Wake Forest’s near-term campus space planning project is underway, according to an announcement by President Susan Wente.
According to the message, the project aims to create 35% more academic space and 50% more student gathering space, making it the most “significant renewal of the Reynolda Campus core academic spaces” since Wake Forest moved its campus to Winston-Salem in 1956.
“Students, faculty and staff deserve the academic, learning and collaborative spaces that match our academic quality and reputation,” Wente said.
The launch of the project follows three years of planning and will create 60 offices, 20 specialized teaching and research spaces and more gathering space to support the College of Arts and Sciences. Alongside adding these spaces, the project will focus on “right-sizing” or allocating existing classrooms, labs and offices in the buildings included in the plan.
The first phase of the project will begin this semester in Alumni Hall.
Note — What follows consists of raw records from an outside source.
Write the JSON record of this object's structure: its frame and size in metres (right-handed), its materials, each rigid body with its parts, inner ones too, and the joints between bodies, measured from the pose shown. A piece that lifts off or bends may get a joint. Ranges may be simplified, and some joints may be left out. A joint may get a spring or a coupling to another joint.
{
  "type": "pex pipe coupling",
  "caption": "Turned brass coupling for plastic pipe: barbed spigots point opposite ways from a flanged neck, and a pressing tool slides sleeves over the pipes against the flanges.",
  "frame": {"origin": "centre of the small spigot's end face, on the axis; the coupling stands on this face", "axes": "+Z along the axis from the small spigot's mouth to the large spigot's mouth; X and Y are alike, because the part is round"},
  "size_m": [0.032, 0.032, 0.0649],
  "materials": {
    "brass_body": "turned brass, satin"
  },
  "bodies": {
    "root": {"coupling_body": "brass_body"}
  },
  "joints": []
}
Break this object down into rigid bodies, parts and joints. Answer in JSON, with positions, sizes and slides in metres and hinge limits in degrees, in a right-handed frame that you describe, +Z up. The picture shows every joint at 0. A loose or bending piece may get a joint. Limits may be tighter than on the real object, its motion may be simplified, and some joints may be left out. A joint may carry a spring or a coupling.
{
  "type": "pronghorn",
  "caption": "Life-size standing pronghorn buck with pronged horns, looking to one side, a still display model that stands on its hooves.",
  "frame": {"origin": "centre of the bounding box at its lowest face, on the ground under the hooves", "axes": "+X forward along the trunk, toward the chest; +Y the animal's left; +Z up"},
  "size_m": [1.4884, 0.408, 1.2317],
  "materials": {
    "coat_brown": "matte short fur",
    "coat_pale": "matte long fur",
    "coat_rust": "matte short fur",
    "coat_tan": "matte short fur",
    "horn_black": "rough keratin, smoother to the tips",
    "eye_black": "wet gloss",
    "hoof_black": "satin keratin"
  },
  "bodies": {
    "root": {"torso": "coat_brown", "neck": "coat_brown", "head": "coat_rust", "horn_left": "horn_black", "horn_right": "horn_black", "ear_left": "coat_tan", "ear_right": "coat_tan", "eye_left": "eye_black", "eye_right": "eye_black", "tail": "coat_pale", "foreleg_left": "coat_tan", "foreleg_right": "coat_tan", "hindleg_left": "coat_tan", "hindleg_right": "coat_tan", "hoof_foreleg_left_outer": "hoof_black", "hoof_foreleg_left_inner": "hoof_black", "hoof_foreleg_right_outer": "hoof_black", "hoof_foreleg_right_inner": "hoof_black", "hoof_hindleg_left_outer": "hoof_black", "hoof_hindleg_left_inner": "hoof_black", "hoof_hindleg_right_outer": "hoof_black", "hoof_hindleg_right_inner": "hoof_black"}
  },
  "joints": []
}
Administrative offices currently housed in the building will move to swing space in the University Corporate Center before becoming the first tenants in an office space built as a part of the Deacon Boulevard project titled “The Grounds.” Plans were released for this project today. The Alumni Hall will then become home to the Philosophy, Education, Computer Science and Entrepreneurship departments as early as Summer 2026.
Transitioning administrative offices such as Advancement, Marketing and Communications, Finance, Human Resources, Information Systems and Legal to the Baity Street redevelopment area is part of what the university calls “unlocking the campus core.” This means creating an “administrative cluster” that will have increased strategic adjacencies, equitable and quality offices and more access to shared resources.
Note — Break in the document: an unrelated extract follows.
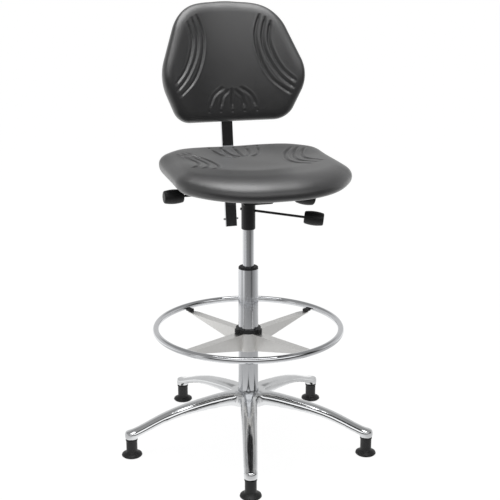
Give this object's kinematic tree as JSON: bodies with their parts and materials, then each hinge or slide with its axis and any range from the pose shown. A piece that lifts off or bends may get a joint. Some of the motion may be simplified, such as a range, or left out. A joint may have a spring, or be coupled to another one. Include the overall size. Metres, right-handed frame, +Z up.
{
  "type": "drafting chair",
  "caption": "Drafting chair with a gas column, a star base on glides, a sliding foot ring and a padded seat and backrest that tilt, slide and swivel.",
  "frame": {"origin": "centre of the footprint's bounding box, on the floor", "axes": "+Z up, the sitter faces -Y, and +X is on the right of someone who looks at the front"},
  "size_m": [0.6072, 0.6358, 1.0993],
  "materials": {
    "polished_aluminium": "polished",
    "chrome": "polished",
    "satin_steel": "satin",
    "bearing_steel": "polished",
    "black_steel": "satin",
    "grey_steel": "satin",
    "black_plastic": "satin",
    "bush_plastic": "matte",
    "stop_rubber": "matte",
    "plywood": "matte",
    "black_cover": "satin"
  },
  "bodies": {
    "base": {"star_base": "polished_aluminium", "glide_1": "black_plastic", "glide_2": "black_plastic", "glide_3": "black_plastic", "glide_4": "black_plastic", "glide_5": "black_plastic", "glide_pins": "satin_steel", "column_tube": "chrome", "guide_bush": "bush_plastic", "bearing_lower_race": "bearing_steel", "bearing_cage": "bush_plastic", "bearing_balls": "bearing_steel"},
    "gas_rod": {"piston_rod": "satin_steel", "retaining_clip": "satin_steel", "bearing_upper_race": "bearing_steel", "bump_stop": "stop_rubber", "piston": "satin_steel"},
    "mechanism": {"gas_cylinder": "chrome", "rod_seal": "stop_rubber", "taper_socket": "black_steel", "mechanism_housing": "black_steel", "tilt_pin": "satin_steel", "lever_bushings": "bush_plastic", "lever_pin": "satin_steel"},
    "ring_collet": {"clamp_collet": "bush_plastic"},
    "foot_ring": {"foot_ring_tube": "chrome", "ring_sleeve": "grey_steel", "spoke_1": "grey_steel", "spoke_2": "grey_steel", "spoke_3": "grey_steel", "spoke_4": "grey_steel", "ring_clips": "black_steel"},
    "collar": {"lock_collar": "black_plastic"},
    "release_lever": {"release_rod": "black_steel", "release_knob": "black_plastic"},
    "gas_valve": {"valve_pin": "satin_steel"},
    "seat": {"seat_carrier": "black_steel", "seat_core": "plywood", "seat_cushion": "black_cover", "seat_screws": "satin_steel", "back_pin": "satin_steel"},
    "seat_lever": {"lock_rod": "black_steel", "lock_knob": "black_plastic", "lock_cam": "satin_steel"},
    "angle_lever": {"angle_rod": "black_steel", "angle_knob": "black_plastic", "angle_cam": "satin_steel"},
    "back_frame": {"back_bracket": "black_steel"},
    "clamp": {"clamp_screw": "satin_steel", "clamp_knob": "black_plastic"},
    "upright": {"upright_bar": "chrome", "stop_pin": "satin_steel", "back_plate": "black_steel", "back_core": "plywood", "back_cushion": "black_cover", "back_screws": "satin_steel"}
  },
  "joints": [
    {"name": "seat_swivel", "type": "hinge", "parent": "base", "child": "gas_rod", "pos_m": [0.02934, 0, 0.1], "axis": [0, 0, 1], "continuous": true},
    {"name": "seat_height", "type": "slide", "parent": "gas_rod", "child": "mechanism", "axis": [0, 0, 1], "range_m": [-0.095, 0.165]},
    {"name": "ring_height", "type": "slide", "parent": "base", "child": "ring_collet", "axis": [0, 0, 1], "range_m": [-0.11, 0.06]},
    {"name": "ring_swivel", "type": "hinge", "parent": "ring_collet", "child": "foot_ring", "pos_m": [0.02934, 0, 0.3], "axis": [0, 0, 1], "continuous": true},
    {"name": "collar_turn", "type": "hinge", "parent": "foot_ring", "child": "collar", "pos_m": [0.02934, 0, 0.3], "axis": [0, 0, 1], "range_deg": [0, 90]},
    {"name": "gas_lever", "type": "hinge", "parent": "mechanism", "child": "release_lever", "pos_m": [0.01589, 0.00607, 0.60765], "axis": [0.4115, 0.9114, 0], "range_deg": [0, 10], "stiffness_Nm_per_rad": 1.5, "springref_deg": -11.46},
    {"name": "valve_stroke", "type": "slide", "parent": "mechanism", "child": "gas_valve", "axis": [0, 0, -1], "range_m": [0, 0.0027]},
    {"name": "seat_tilt", "type": "hinge", "parent": "mechanism", "child": "seat", "pos_m": [0.02934, -0.058, 0.664], "axis": [1, 0, 0], "range_deg": [-8, 3]},
    {"name": "seat_lever_turn", "type": "hinge", "parent": "mechanism", "child": "seat_lever", "pos_m": [0.02934, 0.014, 0.6485], "axis": [1, 0, 0], "range_deg": [-30, 30]},
    {"name": "angle_lever_turn", "type": "hinge", "parent": "mechanism", "child": "angle_lever", "pos_m": [0.02934, 0.008, 0.647], "axis": [1, 0, 0], "range_deg": [-30, 30]},
    {"name": "back_angle", "type": "hinge", "parent": "seat", "child": "back_frame", "pos_m": [0.02934, 0.106, 0.661], "axis": [1, 0, 0], "range_deg": [-12, 1]},
    {"name": "clamp_turn", "type": "hinge", "parent": "back_frame", "child": "clamp", "pos_m": [0.02934, 0.15408, 0.67066], "axis": [0, 0.9912, -0.1323], "range_deg": [0, 180]},
    {"name": "back_height", "type": "slide", "parent": "back_frame", "child": "upright", "axis": [0, 0.1323, 0.9912], "range_m": [-0.03, 0.055]}
  ],
  "couplings": [
    {"joint": "valve_stroke", "follows": "gas_lever", "m_per_rad": 0.01485}
  ]
}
Another major renovation includes transforming Benson University Center into an academic building that houses several humanities departments. The timeline for this phase of the project has not been finalized. Tribble Hall, which currently is home to humanities departments, will be demolished, and a new facility, whose purpose has not yet been announced, will be built on the site. However, the project timeline reveals a new student center that will be planned during the 2024-2025 academic year and built in the next few years.
Alongside proposed minor renovations in buildings such as Pruitt, Kirby-Manchester and Reynolda Hall, Scales Fine Arts Center will undergo major renovations. The plans and timeline for this phase of the project have not been finalized.
Upon hearing about the new projects happening on and around campus, Sophomore Lilly Larson was concerned about the construction impacting day-to-day life on campus.
“I would not want to be here during the construction and demolition of a big academic building. I feel like that would definitely impact students’ lives here,” Larson said. “In the long run, I think it will be great because the academic buildings here are pretty old, but I think the process of getting there is going to be interesting for sure.”
Sophomore Nishu Shah expressed a similar sentiment, stating that while these changes will positively impact Wake Forest in the future, they may hinder alumni’s feelings of nostalgia when returning to campus.
“I like the ideas and how they’re going to be executed in the long run, but I’m a little iffy about how it’s going to look short term, especially for incoming freshmen touring campus,” Shah said. “When alumni come back or when we come back after we’ve graduated, it’s going to feel so weird. It’s not going to feel like the place we went to school at. It’s going to feel very new.”
Project sponsor and Executive Vice President and Chief Financial Officer Jacqueline Travisano looked toward the future and said that the near-term campus space planning project will help meet space allocation needs.
“Space challenges that we have not met can be met now through the lens of our Strategic Framework, the Baity Street opportunity and larger campus master planning to be kicked off later this year,” Travisano said.